* [Aim of the task]
Output, please, exactly those lines of the listing that come before the line with "robe at the", along with that line itself.
[Start Recorded data]
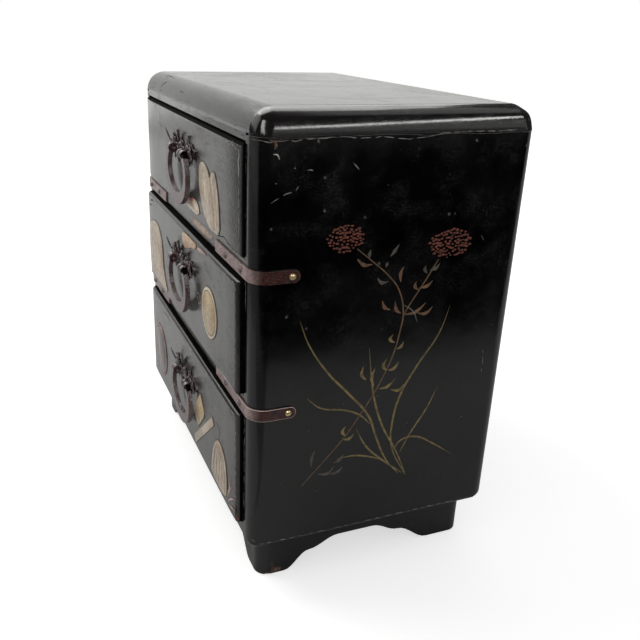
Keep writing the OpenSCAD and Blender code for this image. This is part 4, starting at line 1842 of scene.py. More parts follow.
@dataclass(frozen=True)
class MiddleOverlays(Overlays):
    """A robe at the left end, a trailing cloud, a small ring of petals and a round medallion."""

    level: Level = Level.MIDDLE
    robe: Line = (
        (-92, 37), (-82, 40.5), (-72, 41.8), (-61.8, 38.8), (-55, 31), (-54.5, 19.7), (-50, 9), (-42, 2.6),
        (-60, 2.4), (-82, 3), (-92, 5), (-94, 22))
    cloud: Line = (
        (0.5, 54.8), (-0.6, 50.2), (2.1, 46.7), (7, 46.2), (11.2, 47.8), (15, 48.2), (20.2, 50.7),
        (26.5, 50.8), (31, 54.6), (20, 54.8))
    tail: Line = ((30.8, 53.4), (34.8, 52.2), (42.7, 53), (50.4, 54.6), (44, 54.9), (36, 54.8))
    medallion: Flat = (53.8, 25.1)
    medallion_radius: float = 13.5
    flower: Flat = (33.0, 25.6)

    def build(self) -> None:
        """Builds the figures."""
        work = Work(*STONES)
        self.shape(work, wound(smooth(self.robe, 1)), Tone.CREAM)
        self.shape(work, wound(smooth(self.cloud, 2)), Tone.TAN)
        self.shape(work, wound(smooth(self.tail, 1)), Tone.PINK, thick=self.thick * 0.7)
        self.shape(work, disc(self.medallion, self.medallion_radius, points=56, wobble=0.02), Tone.RIM)
        self.shape(
            work, disc(self.medallion, self.medallion_radius - 1.5, points=48), Tone.DARK,
            thick=self.thick + 0.02, ease=0.02)
        self.shape(
            work, disc(self.medallion, self.medallion_radius - 1.9, points=48), Tone.GOLD,
            thick=self.thick + 0.06, ease=0.1)
        folds = (
            ((-86, 36), (-84, 22), (-82, 5)), ((-78, 39), (-75, 24), (-70, 5)),
            ((-69, 39), (-66, 24), (-60, 6)), ((-62, 35), (-60, 22), (-54, 6)),
            ((4, 53), (8, 50), (12, 52)), ((15, 53), (19, 52), (24, 53.4)))
        self.lines(work, [Stroke(points, 1.8, material=Tone.PINK) for points in folds], flatness=0.16)
        cx, cz = self.medallion
        scene = (
            ((-6, 7), (-3, 3), (1, 4), (3, 8)), ((-8, 0), (-4, -2), (0, 0), (4, -3), (8, -1)),
            ((-5, -6), (-1, -4), (3, -7), (6, -5)), ((-2, 9), (0, 2), (-1, -8)), ((4, 6), (6, 2), (5, -3)))
        self.lines(work, [Stroke(tuple((cx + x, cz + z) for x, z in line), 0.5, material=Tone.PINK)
                          for line in scene], out=self.thick + 0.06, flatness=0.25)
        petals = [
            Stroke(
                tuple(
                    (self.flower[0] + 3.0 * math.cos(a + t), self.flower[1] + 3.0 * math.sin(a + t))
                    for t in (0, 0.5, 1.0)),
                0.7, material=Tone.PINK)
            for a in (0.2, 1.5, 2.8, 4.1, 5.4)]
        self.lines(work, petals, out=0.0, flatness=0.2)
        self.finish(work)


@dataclass(frozen=True)
class LowerOverlays(Overlays):
    """A round mirror, a book, a scroll, a corded pouch and slim leaves."""

    level: Level = Level.LOWER
    pouch: Line = (
        (54, 3.4), (55.6, 13), (58.9, 23), (64, 29.4), (68.6, 31.6), (74.1, 30.6), (79.5, 27), (82.4, 21),
        (83.4, 12), (82, 3.4))
    book: Line = ((31.9, 41.2), (40.6, 33), (38.7, 29.2), (27.2, 17.7), (18.4, 22.4), (17.3, 24.9))
    mirror: Flat = (-72.8, 24.2)
    mirror_radius: float = 18.0
    scroll: tuple[Flat, Flat, float] = ((38.6, 21.4), (50.0, 5.0), 39.7)

    def build(self) -> None:
        """Builds the figures."""
        work = Work(*STONES)
        rounds = (
            (0.0, Tone.PINK, 0.0), (0.8, Tone.DARK, 0.02), (1.6, Tone.PINK, 0.04), (2.2, Tone.GREY, 0.06))
        for inset, tone, out in rounds:
            self.shape(
                work, disc(self.mirror, self.mirror_radius - inset, points=56, wobble=0.01), tone,
                thick=self.thick + out, ease=0.04)
        self.shape(work, wound(self.book), Tone.GOLD)
        self.shape(work, wound(turned_box(*self.scroll)), Tone.CREAM)
        self.shape(work, wound(smooth(self.pouch, 1)), Tone.CREAM)
        fringe = [((66 + dx * 0.3, 29), (61 + dx * 1.1, 20), (57 + dx * 1.4, 4)) for dx in (1, 5, 9, 13, 17)]
        self.lines(work, [Stroke(points, 1.3, material=Tone.PINK) for points in fringe], flatness=0.2)
        self.lines(work, [Stroke(tuple((x - 0.8, z) for x, z in points), 0.6, material=Tone.DARK)
                          for points in fringe], flatness=0.4)
        self.lines(work, [Stroke(((62, 27.4), (69, 28.6), (78, 25.4)), 1.0, material=Tone.PINK)])
        cord = [Stroke(((57, 37.6), (64, 39.4), (69.4, 37.4), (67.6, 31)), 0.6, 0.6, 0.6, Tone.GREY)]
        sprays = [Stroke(points, 1.3, start=0.2, end=0.1, material=Tone.PINK) for points in (
            ((82, 4), (86, 10), (92, 18)), ((84, 4), (90, 9), (96, 13)), ((83, 8), (88, 15), (89, 21)),
            ((86, 3), (92, 5), (96, 6)))]
        streak = [Stroke(((-78, 36), (-76, 24), (-74, 10)), 2.4, start=0.2, end=0.2, material=Tone.PINK)]
        self.lines(work, cord + sprays, out=0.05, flatness=0.3)
        self.lines(work, streak, out=self.thick + 0.05, flatness=0.05)
        self.lines(work, [Stroke(((29.6, 38.4), (24, 26), (22.4, 22.6)), 0.5, material=Tone.RIM)])
        self.finish(work)


GRASS = Paint("paint_grass", (0.27, 0.2, 0.075), (0.15, 0.11, 0.045), rub_and_sheen=0.45, metallic=0.3)
STALK = Paint("paint_stalk", (0.2, 0.11, 0.05), (0.12, 0.07, 0.035), rub_and_sheen=0.5, metallic=0.2)
LEAF_TAN = Paint("paint_leaf_tan", (0.2, 0.1, 0.045), (0.12, 0.065, 0.03), rub_and_sheen=0.5)
LEAF_GREY = Paint("paint_leaf_grey", (0.1, 0.085, 0.07), (0.06, 0.05, 0.045), rub_and_sheen=0.5)
PETAL = Paint("paint_petal", (0.2, 0.04, 0.018), (0.13, 0.03, 0.016), rub_and_sheen=0.45)
PAINTS = (GRASS, STALK, LEAF_TAN, LEAF_GREY, PETAL)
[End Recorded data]
* [Result of this exercise]
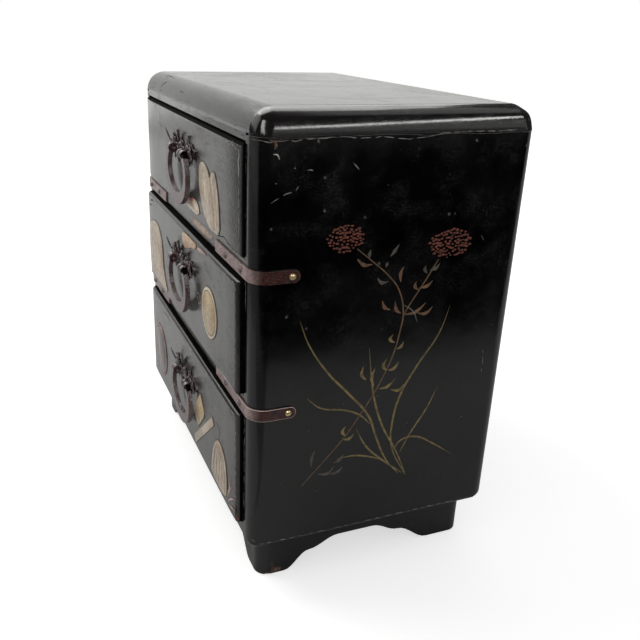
Keep writing the OpenSCAD and Blender code for this image. This is part 4, starting at line 1842 of scene.py. More parts follow.
@dataclass(frozen=True)
class MiddleOverlays(Overlays):
    """A robe at the left end, a trailing cloud, a small ring of petals and a round medallion."""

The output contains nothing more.